Well, madam/sir, it might be a fair rate to pay a freelance voice actor directly, but it's not a reasonable rate to offer a production company like Voquent. We've got overheads too! A lot of overheads.
It costs us hundreds in Marketing spend to generate one enquiry. Of course, we hope to build a long-lasting relationship and do repeat work with the video production company. But we also need to cover our studio and production time.
As quick as the Voquent Demo Sample system is, it still takes time to shortlist the right voices. Then, make contact to check availability and then produce and deliver the audio to a professional standard—particularly when it's for a video that needs translation, transcription and voiced in twenty or more languages.
So now we're contacting voices, and they have questions (which we encourage, as mentioned above!). The voice talent wants a usage fee because it's "online". We try to explain to the customer what this means, but their confused expression with the statement "isn't everything online?" quickly tells us they don't understand, and we're starting to irritate them with the questions.
Voquent takes a great deal of time to educate people about this subject, but it's not always the easiest thing to do when they're up against challenging deadlines. One reason why many customers resort to posting the project on a freelancing platform or job board. It keeps the cost down but allows for the promotion of work at less than union rates whilst simultaneously sacrificing the agency benefits of a curated casting service and audio quality assurance.
These P2P sites, with all the info in the open, also make it easier for a voice actor to undercut the rates of another and ensure they get the job over someone else. An agency will offer a fair and equal rate to all the voices based on the value of the project.
And this is where it gets tricky for us.
As we explain the job and usage to the voice actor, we'll often get responses like this: "According to this third-party rate card, I should get an additional usage fee of 400% of my session fee because it's online. They are a big company so that they can afford it."
Unfortunately, as an agency, we're now put in the position of being the bad guy to either the customer or to the voice actor, and in some cases, both.
If the budget isn't meeting aspirational and desirable rates, do we risk alienating our potential customers further by making excessive demands on the rate? If the rate is fair and the customer isn't willing to book a specific voice at any cost, it is easier for everyone to reach out to other voice actors. From the video production companies' point of view, their margins are minuscule, and the voice-over represents a considerable portion of the budget. Usually, they try to insist that we find a voice that will agree to the budget. So now, an ideally suited voice actor has probably lost the job because a third-party rate card told them they should be getting this specific rate - otherwise, they are being exploited? Even so much as £50 less than that is unacceptable. And this is because the voice actor often hasn't considered the other parties involved in the production process. The value they've placed on their voice-over becomes inflated to a point where it's above the actual market value and ultimately perpetuates the exploitation of other workers and creatives at different stages of the project's chain people who work for the agency.

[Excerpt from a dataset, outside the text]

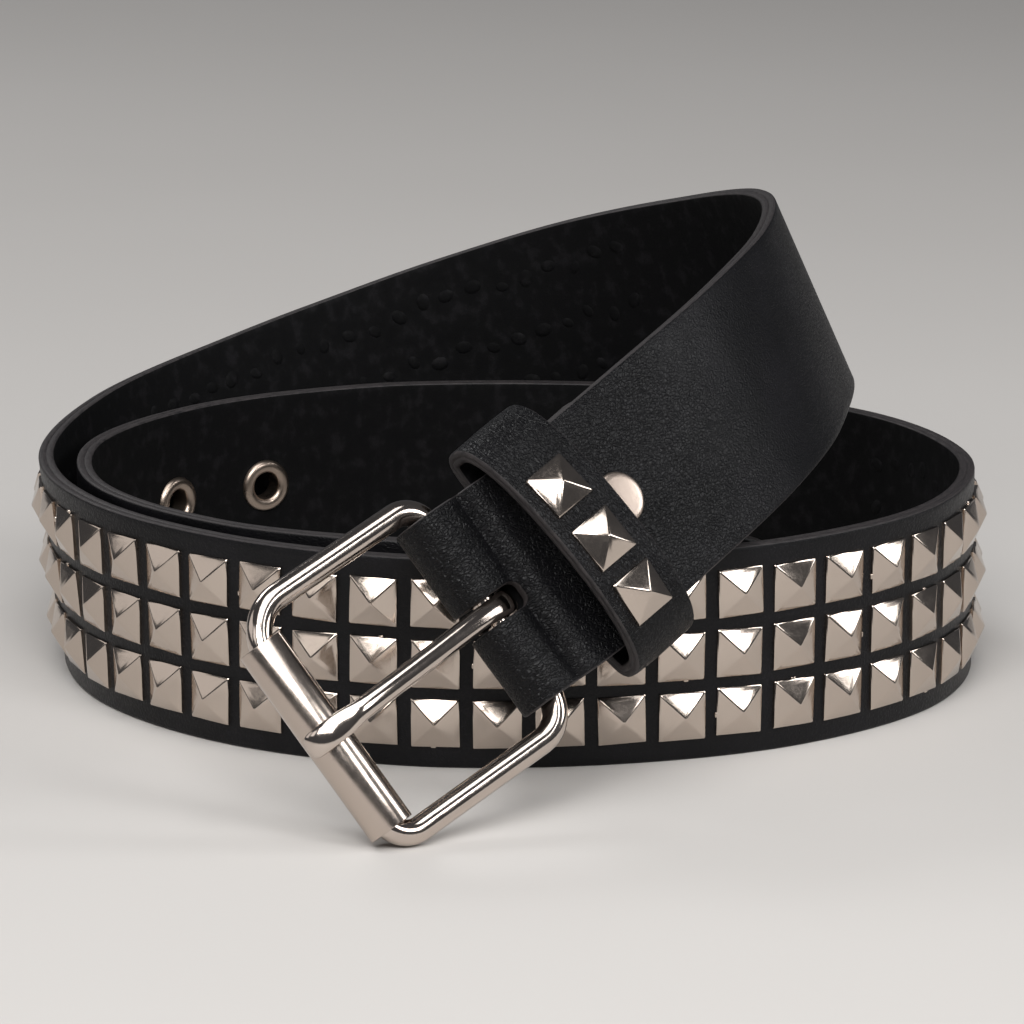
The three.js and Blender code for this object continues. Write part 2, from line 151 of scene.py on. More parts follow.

Think about this. The whole industry would collapse overnight if the basic fee for an audio engineer were the same as voice talent (without usage). The average engineer will have just as much skill and experience as the average voice artist! Sure, the end customer, way down the line, might have had the budget to pay the higher fee directly. But the agencies in between are the ones that have provided the opportunity, and they need to be compensated fairly. It's improbable a talent will have got that opportunity without their assistance.
Corporations rarely contract creatives directly unless they have an internal agency. Their procurement processes can make it very difficult to set up individual jobs with freelancers, even if they do. They can end up delaying payments for months. Many voice actors also don't appreciate that they are often the most expensive sub-contractor in the entire process.
An audio engineer typically makes the equivalent in a DAY what a voice actor makes in an HOUR. And a video producer's DAY rate is often equivalent to 2 HOURS of voice-over work. We know that a voice actor's value represents much more than just their time spent recording. The fee is based on their experience, years of training and the value their voice adds to the product. But this also needs to apply to every other creative contractor or agency in the process.
All the above is why collectively and formally negotiated, and agreed rates are so important. A third-party rate card can't serve as a good guide without a collective agreement underpinning it. Without this collective agreement, it is nothing more than a suggestion. And, if it's generated by a separate private company, rather than a democratically controlled body, there is no oversight, and they could have all sorts of nefarious reasons for arbitrarily setting rates to a certain level, such as collecting subscription fees.
Working with other trade unions worldwide and even other sectors of the same unions can be a great way to ensure fair and balanced rates to ensure the industry works for everyone.
Most voice actors in North America are in SAG-AFTRA and the UK in Equity. Most of the other freelancers, subcontractors, and even many of the staff in the industry in the UK, are represented by Equity's sister union, BECTU, or IATSE in the USA.
It can sometimes be a struggle to ensure rates remain fair across the industry. Working together is always the best way to achieve that, as has been the case throughout history.
At Voquent, we always pay fair rates. Every contractor at every stage, before and after the voice-over recording. We will always push back against a client trying to exploit the voice artist or us, but that's not because we're adhering to an arbitrary number set by different agencies or private companies seeking to extract user subscriptions by telling people they are worth more. We're experienced producers on the frontline every day, and we know what fair market rates are. So, please don't try to educate our team if we've offered you a rate below what you expect. And don't be offended. Just tell us politely what you want, and we'll see if we can do it. Remember that we're often in a bidding situation with other agencies and even freelancing platforms, so if we push the rate too high, we will undoubtedly lose the job entirely.
The voice-over industry is saturated with talent and agencies and production companies exist as a necessary resource and filter. There are always going to be exceptions but the majority of these companies, including Voquent, actually ensure that rates and terms always remain fair.
Working together is more successful than working alone.
These points will aid you well if you're seeking regular, repeat work with multiple agencies and over time, you will hopefully be able to build up and sustain your own pool of direct clients that offer consistent work at generous rates and pay quickly.